The great thing about two's complement is that you can handle negative numbers without changing how you handle the low order bits. For add and addc, I only had to add the two additional base cases for l or r being -1.

By the way, you shouldn't define sub this way. It's double the number of shifts.

;;; Problem 6.  Fix mul to handle negative numbers.

(defun fma (l r a)
  (cond ((zerop r) a)
        ((-1? r) (sub a l))   ;; added this line
        (t (multiple-value-bind (r* r0) (shr r)
             (fma (shl0 l) r* (if (zerop r0) a (add l a)))))))

(defun mul (l r) (fma l r 0))

Two's complement to the rescue again. The loop can treat the low-order bits of r the same way regardless of whether r is positive or negative.

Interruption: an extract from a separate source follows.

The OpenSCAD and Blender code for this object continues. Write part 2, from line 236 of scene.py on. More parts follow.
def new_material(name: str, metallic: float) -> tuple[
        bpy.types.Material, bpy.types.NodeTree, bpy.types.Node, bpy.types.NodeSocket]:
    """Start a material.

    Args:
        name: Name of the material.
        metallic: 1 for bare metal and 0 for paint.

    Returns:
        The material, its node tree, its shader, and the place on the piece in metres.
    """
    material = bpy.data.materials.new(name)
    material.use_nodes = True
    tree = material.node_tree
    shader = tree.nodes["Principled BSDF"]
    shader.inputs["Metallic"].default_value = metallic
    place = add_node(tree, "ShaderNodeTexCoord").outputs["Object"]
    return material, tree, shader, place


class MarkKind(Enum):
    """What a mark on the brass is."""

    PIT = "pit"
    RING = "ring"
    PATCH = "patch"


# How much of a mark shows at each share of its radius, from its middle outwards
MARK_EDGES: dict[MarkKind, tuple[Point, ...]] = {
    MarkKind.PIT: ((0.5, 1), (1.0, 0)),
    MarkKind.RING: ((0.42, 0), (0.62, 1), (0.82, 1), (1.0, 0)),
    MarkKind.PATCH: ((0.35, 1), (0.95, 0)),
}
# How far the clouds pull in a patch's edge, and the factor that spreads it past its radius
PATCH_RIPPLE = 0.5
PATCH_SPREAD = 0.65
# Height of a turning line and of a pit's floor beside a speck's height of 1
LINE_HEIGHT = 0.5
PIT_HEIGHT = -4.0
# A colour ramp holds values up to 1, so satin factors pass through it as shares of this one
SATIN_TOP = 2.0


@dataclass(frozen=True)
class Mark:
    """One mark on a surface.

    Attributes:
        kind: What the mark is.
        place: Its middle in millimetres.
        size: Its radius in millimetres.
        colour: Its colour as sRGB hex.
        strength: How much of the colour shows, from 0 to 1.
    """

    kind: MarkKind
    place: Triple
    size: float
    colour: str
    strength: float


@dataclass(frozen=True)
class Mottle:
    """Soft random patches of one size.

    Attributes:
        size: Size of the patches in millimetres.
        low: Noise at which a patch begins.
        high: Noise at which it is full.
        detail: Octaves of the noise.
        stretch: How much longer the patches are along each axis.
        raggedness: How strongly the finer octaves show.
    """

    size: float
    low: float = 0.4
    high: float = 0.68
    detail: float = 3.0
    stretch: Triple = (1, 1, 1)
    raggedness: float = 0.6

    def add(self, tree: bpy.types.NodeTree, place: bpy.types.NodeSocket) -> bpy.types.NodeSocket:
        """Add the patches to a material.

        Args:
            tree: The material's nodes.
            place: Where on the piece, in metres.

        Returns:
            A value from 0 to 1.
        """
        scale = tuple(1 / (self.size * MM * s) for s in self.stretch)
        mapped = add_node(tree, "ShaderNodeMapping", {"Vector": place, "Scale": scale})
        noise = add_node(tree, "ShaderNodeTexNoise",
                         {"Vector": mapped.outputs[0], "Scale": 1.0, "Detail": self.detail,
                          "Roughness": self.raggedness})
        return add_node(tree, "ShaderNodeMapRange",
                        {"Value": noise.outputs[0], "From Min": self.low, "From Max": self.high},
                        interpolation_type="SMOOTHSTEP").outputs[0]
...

;;; Problem 7.  Implement floor and ceiling for both positive and
;;;             negative numbers

(defun floor0 (n d)
  (if (> d n)
      (values 0 n)
      (multiple-value-bind (q r) (floor0 n (shl0 d))
        (if (> d r)
            (values (shl0 q) r)
            (values (shl1 q) (sub r d))))))

(defun ceil0 (n d)
  (if (not (> n d))
      (values 1 (sub n d))
      (multiple-value-bind (q r) (ceil0 n (shl0 d))
        (let ((r1 (add d r)))
          (if (plusp r1)
              (values (shl0 q) r)
              (values (dec (shl0 q)) r1))))))

(defun floor (n d)
  (if (minusp n)
      (multiple-value-bind (q r) (ceiling (neg n) d)
        (values (neg q) (neg r)))
      (if (minusp d)
          (multiple-value-bind (q r) (ceil0 n (neg d))
            (values (neg q) r))
          (floor0 n d))))

(defun ceiling (n d)
  (if (minusp n)
      (multiple-value-bind (q r) (floor (neg n) d)
        (values (neg q) (neg r)))
      (if (minusp d)
          (multiple-value-bind (q r) (floor0 n (neg d))
            (values (neg q) r))
          (ceil0 n d))))

My original method for division doesn't work too well with negative numbers. I worked around that by converting the problem to positive numbers and converting the answer back to negative numbers where appropriate. Supporting negative numbers for division is an exercise in combinatorics. All this checking for minusp and calls to neg cause a lot of shifting of numbers. There is no doubt a better way, but my brain hurts now.